The release last week of the results from the 2011 Progress in International Reading Literacy Study, known as PIRLS, along with the Trends in International Mathematics and Science Study, referred to as TIMSS, showed, as usual, that U.S. students on average aren’t at the top. And this, as usual, caused a predictable outcry about the supposedly sorry state of U.S. public education (even though the United States has never ranked high on these exams). Here’s a new consideration about the reading test results, from cognitive scientist Daniel Willingham, a psychology professor at the University of Virginia and author of “Why Don’t Students Like School?” His latest book is “When Can You Trust The Experts? How to tell good science from bad in education. This appeared on his Science and Education blog.
By Daniel Willingham
The PIRLS results are better than you may realize.
Last week, the results of the 2011 Progress in International Reading Literacy Study (PIRLS) were published. This test compared reading ability in 4th grade children.
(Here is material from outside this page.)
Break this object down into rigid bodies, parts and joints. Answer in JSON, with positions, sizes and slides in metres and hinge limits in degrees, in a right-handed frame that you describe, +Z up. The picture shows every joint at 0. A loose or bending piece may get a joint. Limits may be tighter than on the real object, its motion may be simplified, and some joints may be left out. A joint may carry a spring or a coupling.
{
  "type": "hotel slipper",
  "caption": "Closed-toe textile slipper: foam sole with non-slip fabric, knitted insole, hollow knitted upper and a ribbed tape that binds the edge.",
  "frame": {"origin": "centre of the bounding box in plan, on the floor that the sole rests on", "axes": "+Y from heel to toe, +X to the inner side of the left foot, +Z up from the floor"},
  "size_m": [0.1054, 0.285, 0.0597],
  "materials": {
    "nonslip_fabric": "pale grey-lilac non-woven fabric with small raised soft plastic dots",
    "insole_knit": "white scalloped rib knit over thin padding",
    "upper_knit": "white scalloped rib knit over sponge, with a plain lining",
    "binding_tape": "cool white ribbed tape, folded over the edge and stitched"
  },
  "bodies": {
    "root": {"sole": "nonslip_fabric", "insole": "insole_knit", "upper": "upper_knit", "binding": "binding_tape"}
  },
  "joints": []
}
U.S. fourth-graders ranked 6th among 45 participating countries. Even better, U.S. kids scored significantly better than the last time the test was administered in 2006.
There’s a small but decisive factor that is often forgotten in these discussions: differences in orthography across languages. Lots of factors go into learning to read. The most obvious is learning to decode–learning the relationship between letters and (in most languages) sounds. Decode is an apt term. The correspondence of letters and sound is a code that must be cracked.
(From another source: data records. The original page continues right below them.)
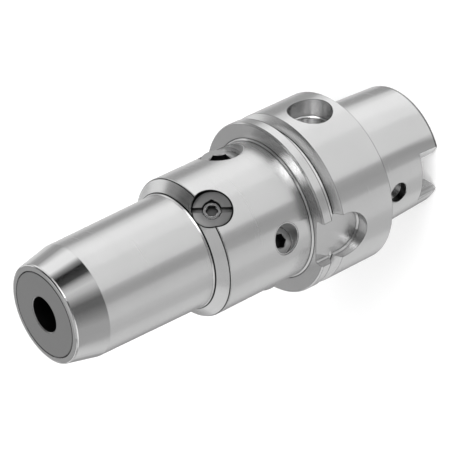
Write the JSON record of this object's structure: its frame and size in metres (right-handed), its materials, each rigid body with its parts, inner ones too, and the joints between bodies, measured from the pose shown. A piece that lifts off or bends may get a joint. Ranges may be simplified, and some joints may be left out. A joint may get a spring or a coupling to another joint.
{
  "type": "hydraulic expansion chuck",
  "caption": "Tool holder on a short hollow taper shank: a slender nose with an oil-squeezed bore for a round tool shank, and a slotted bush with a hexagon clamping screw at the shoulder.",
  "frame": {"origin": "centre of the gauge plane, where the axis meets the flange face that seats on the machine spindle", "axes": "+Z along the chuck's axis towards the nose, +X through the shallow flange keyway and one drive slot, +Y through the round data-chip pocket"},
  "size_m": [0.04, 0.04, 0.1],
  "materials": {
    "body_steel": "fine ground, satin",
    "sleeve_steel": "fine turned face",
    "dark_steel": "blackened steel, matt",
    "screw_steel": "satin",
    "inner_steel": "ground",
    "set_screw_steel": "satin",
    "ball_steel": "polished",
    "seal_rubber": "matt black"
  },
  "bodies": {
    "holder": {"chuck_body": "body_steel", "expansion_sleeve": "sleeve_steel", "clamping_bush": "dark_steel", "large_balancing_screws": "set_screw_steel", "small_balancing_screws": "set_screw_steel", "fill_screw": "set_screw_steel", "sealing_ball": "ball_steel"},
    "clamping_screw": {"clamping_screw": "screw_steel"},
    "pressure_piston": {"pressure_piston": "inner_steel", "piston_seal": "seal_rubber"},
    "length_stop": {"length_stop": "inner_steel"}
  },
  "joints": [
    {"name": "clamping_screw_turn", "type": "hinge", "parent": "holder", "child": "clamping_screw", "pos_m": [0.00715, 0.01238, 0.0407], "axis": [-0.4698, -0.8138, -0.342], "range_deg": [0, 720]},
    {"name": "piston_slide", "type": "slide", "parent": "holder", "child": "pressure_piston", "axis": [-0.4698, -0.8138, -0.342], "range_m": [0, 0.0009]},
    {"name": "length_stop_slide", "type": "slide", "parent": "holder", "child": "length_stop", "axis": [0, 0, 1], "range_m": [0, 0.01]}
  ],
  "couplings": [
    {"joint": "clamping_screw_turn", "follows": "piston_slide", "rad_per_m": 13963}
  ]
}
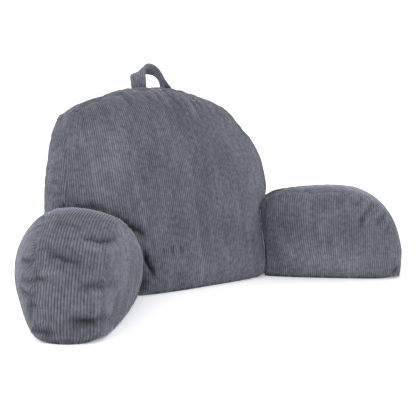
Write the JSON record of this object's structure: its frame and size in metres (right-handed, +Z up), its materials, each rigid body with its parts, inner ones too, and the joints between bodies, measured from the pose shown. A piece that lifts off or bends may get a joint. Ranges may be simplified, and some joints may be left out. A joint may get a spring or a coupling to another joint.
{
  "type": "reading pillow with arms",
  "caption": "Stuffed corduroy reading pillow: a broad back cushion that leans back, two splayed arm cushions sewn to its lower sides, and a flat carry loop on top.",
  "frame": {"origin": "centre of the bounding box in plan, on the surface that the pillow stands on", "axes": "+Z up; the sitter's side faces -Y and the rear panel +Y; +X is to the right of someone who faces the pillow"},
  "size_m": [1.043, 0.5497, 0.5387],
  "materials": {
    "corduroy": "soft wide-wale pile, matt with a faint sheen"
  },
  "bodies": {
    "root": {"back_cushion": "corduroy", "left_arm": "corduroy", "right_arm": "corduroy", "carry_loop": "corduroy"}
  },
  "joints": []
}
In some languages the correspondence is relatively straightforward, meaning that a given letter or combination of letters reliably corresponds to a given sound. Such languages are said to have a shallow orthography. Examples include Finnish, Italian, and Spanish.
In other languages, the correspondence is less consistent. English is one such language. Consider the letter sequence “ough.” How should that be pronounced? It depends on whether it’s part of the word “cough,” “through,” “although,” or “plough.” In these languages, there are more multi-letter sound units, more context-depenent rules and more out and out quirks.
Another factor is syllabic structure. Syllables in languages with simple structures typically (or exclusively) have the form CV (i.e., a consonant, then a vowel as in “ba”) or VC (as in “ab.”) Slightly more complex forms include CVC (“bat”) and CCV (“pla”). As the number of permissible combinations of vowels and consonants that may form a single syllable increases, so does the complexity. In English, it’s not uncommon to see forms like CCCVCC (.e.g., “splint.”)
Here’s a figure (Seymour et al., 2003) showing the relative orthographic depth of 13 languages, as well as the complexity of their syllabic structure.
Orthographic depth correlates with incidence of dyslexia (e.g., Wolf et al, 1994) and with word and nonword reading in typically developing children (Seymour et al. 2003). Syllabic complexity correlates with word decoding (Seymour et al, 2003).
This highlights two points, in my mind. First, when people trumpet the fact that Finland doesn’t begin reading instruction until age 7 we should bear in mind that the task confronting Finnish children is easier than that confronting English-speaking children. The late start might be just fine for Finnish children; it’s not obvious it would work well for English-speakers.
Of course, a shallow orthography doesn’t guarantee excellent reading performance, at least as measured by the PIRLS. Children in Greece, Italy, and Spain had mediocre scores, on average. Good instruction is obviously still important.
But good instruction is more difficult in languages with deep orthography, and that’s the second point. The conclusion from the PIRLS should not just be, “Early elementary teachers in the United States are doing a good job with reading.” It should be, “Early elementary teachers in the United States are doing a good job with reading despite teaching reading in a language that is difficult to learn.”